Published on April 26, 2024
Published by Economic Analysis Coordination Division

 

 

■ Economic Trends
   Recently, our economy has experienced robust growth in exports, driven by the resurgence of the global semiconductor industry. However, despite the prevailing global high interest rate trend, domestic consumption remains sluggish. Additionally, both internal and external factors, such as instability in international oil prices and disruptions in transportation caused by geopolitical tensions in the Middle East, continue to pose risks. In February, retail sales declined by 3.1% MoM due to persistently weak sales of both durable and non-durable goods. However, exports in March showed resilience, increasing by 3.1% YoY to USD 56.56 billion, marking the sixth consecutive month of growth. The All Industry Production Index (AIPI) also displayed positive momentum, rising by 2.0% YoY and 1.3% MoM in February.
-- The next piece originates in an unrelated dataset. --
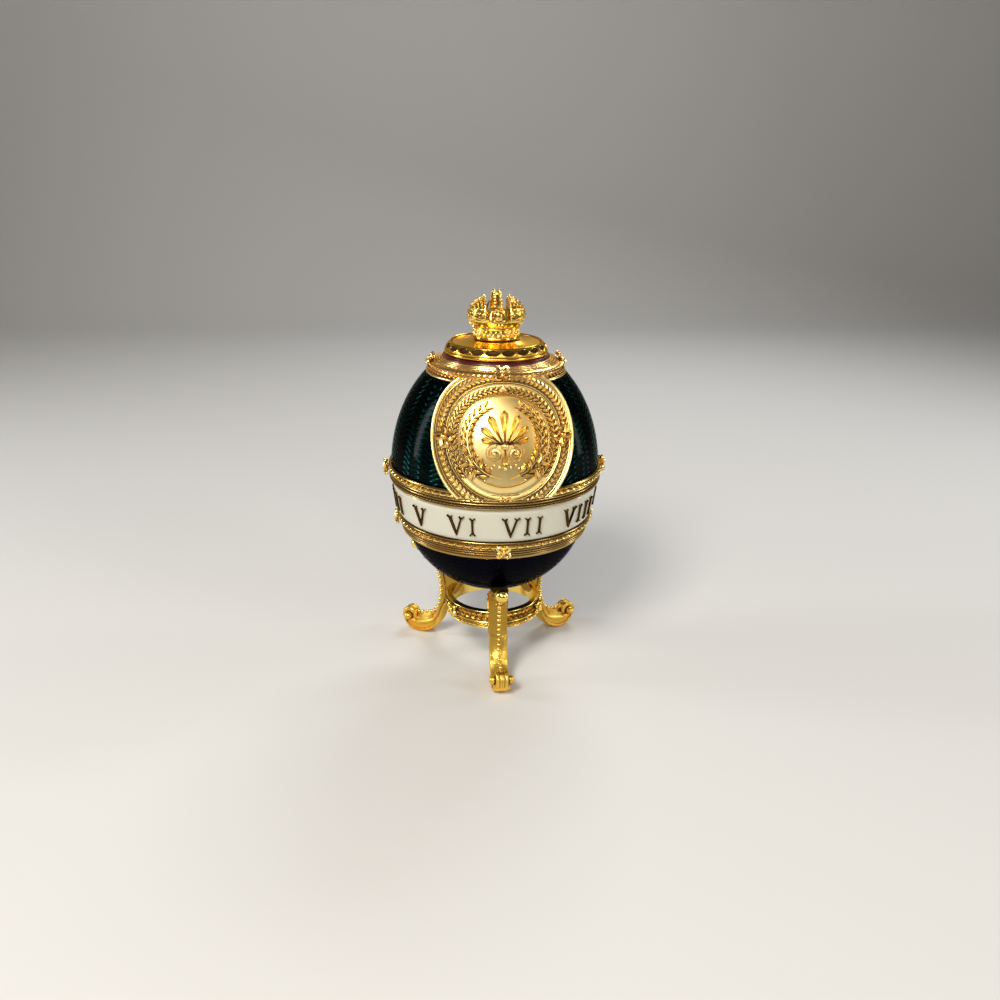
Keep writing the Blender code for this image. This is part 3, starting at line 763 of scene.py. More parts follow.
# %% Turn the hour ring
dial_low, dial_high = [corner.z for corner in span("dial_ring")]
DIAL_LOW_RADIUS = 27.0
DIAL_HIGH_RADIUS = 28.3
EDGE = 0.35                     # radius of its soft edges, in mm
dial_outline = []
for share in np.linspace(0.0, 1.0, 15):
    height = dial_high + (dial_low - dial_high) * share
    radius = DIAL_HIGH_RADIUS + (DIAL_LOW_RADIUS - DIAL_HIGH_RADIUS) * share
    edge = min(share, 1.0 - share) * (dial_high - dial_low)
    fall = EDGE - math.sqrt(EDGE ** 2 - max(EDGE - edge, 0.0) ** 2)
    dial_outline.append((radius - fall, height))
dial_outline += [(DIAL_LOW_RADIUS - WALL, dial_low), (DIAL_HIGH_RADIUS - WALL, dial_high)]
finished("hour_ring", turned(dial_outline, SHELL_STEPS), ivory, "dial_ring")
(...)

In the domestic financial market during March, treasury bond yields declined, while the won/dollar exchange rates increased due to the strength of the dollar.

 

■ Pending Economic Issues: International Comparison of Labor Productivity in Major Industries in Korea and Implications
   Based on the OECD average (=100), Korea's service industry labor productivity in 2021 is 75.8, notably lower compared to major OECD countries such as the US (148.2), Japan (83.1), Germany (87.8), UK (86.2), Italy (94.3), and Canada (90.6). Particularly concerning are the subsectors of distribution/transportation/food/accommodation (65.2) and information and communication (64.5), which fall well below the OECD average. This deficiency indicates that Korea's labor productivity in service industries related to software and content production lags behind the OECD average. To address this challenge, increased investment in R&D within the service sector is crucial to bolster productivity levels. Additionally, there is a pressing need to expand investment in education, specifically targeting vocational education and training programs tailored for workers in low-productivity service sectors.